GROWING
GO
So, I have this kid. A son. He's 6 months old, and he's just growing so fast! Every day he does something else that amazes me. He's so observant; he just looks and looks at everything, like he needs to fill up his tank.
He is getting closer and closer to crawling. Today he spent about 3 seconds on sitting up, propped on one had like a tripod. Then he fell over...but he's getting there! He'll get there so soon! (I'm a little afraid...then I'll have to baby-proof.)
Why can I be so content to let Baby take a big skill one day at a time, one tiny step at a time--and be so impatient with myself, with other adults around me? My dear husband is also a saint who is GROWING. It's ok if he makes mistakes, if he's incomplete--he's GROWING. It's ok if I fail again! I am GROWING. We who are growing have a loving heavenly Father who is delighted over each step, each tiny development we make...who cleans up after us when we fail. He forgives each and every sin we commit on our way to being glorified and perfect.
If I love Baby so much, why can't I relax and trust God to love me perfectly?
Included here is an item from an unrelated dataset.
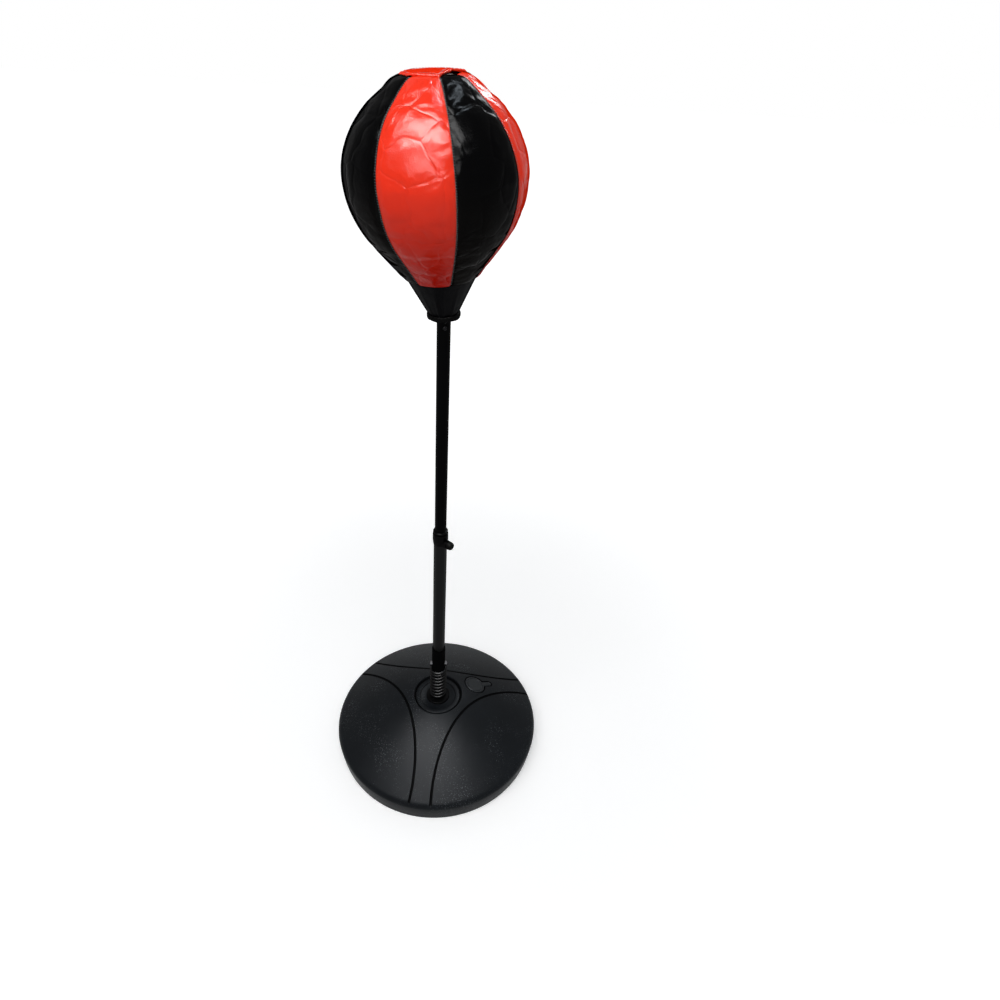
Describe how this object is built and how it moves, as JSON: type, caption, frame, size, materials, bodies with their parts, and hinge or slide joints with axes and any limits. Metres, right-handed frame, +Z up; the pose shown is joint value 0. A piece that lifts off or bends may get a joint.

Can't I just allow my growth to come as it comes, the same way I relax, enjoy Baby's growth and ability today and allow tomorrow's skills come tomorrow?
STOP.
Posted as part of Gypsy Mama's Five Minute Friday.
For we are his workmanship, created in Christ Jesus for good works, which God prepared beforehand, that we should walk in them. -Ephesians 2:10
23 September 2011
Five Minute Friday: Older
Older
GO
Do you remember that scene from Perelandra (by C. S. Lewis) about aging? Ransom and The Green Lady (and maybe the Devil-guy was there too, I can't remember his name...Weston?) are talking about information and growing older. The Lady learns something about God and, after digesting it a moment, realizes the fact made her grow older and asks for a reprieve in talking. She needs time to catch up after growing.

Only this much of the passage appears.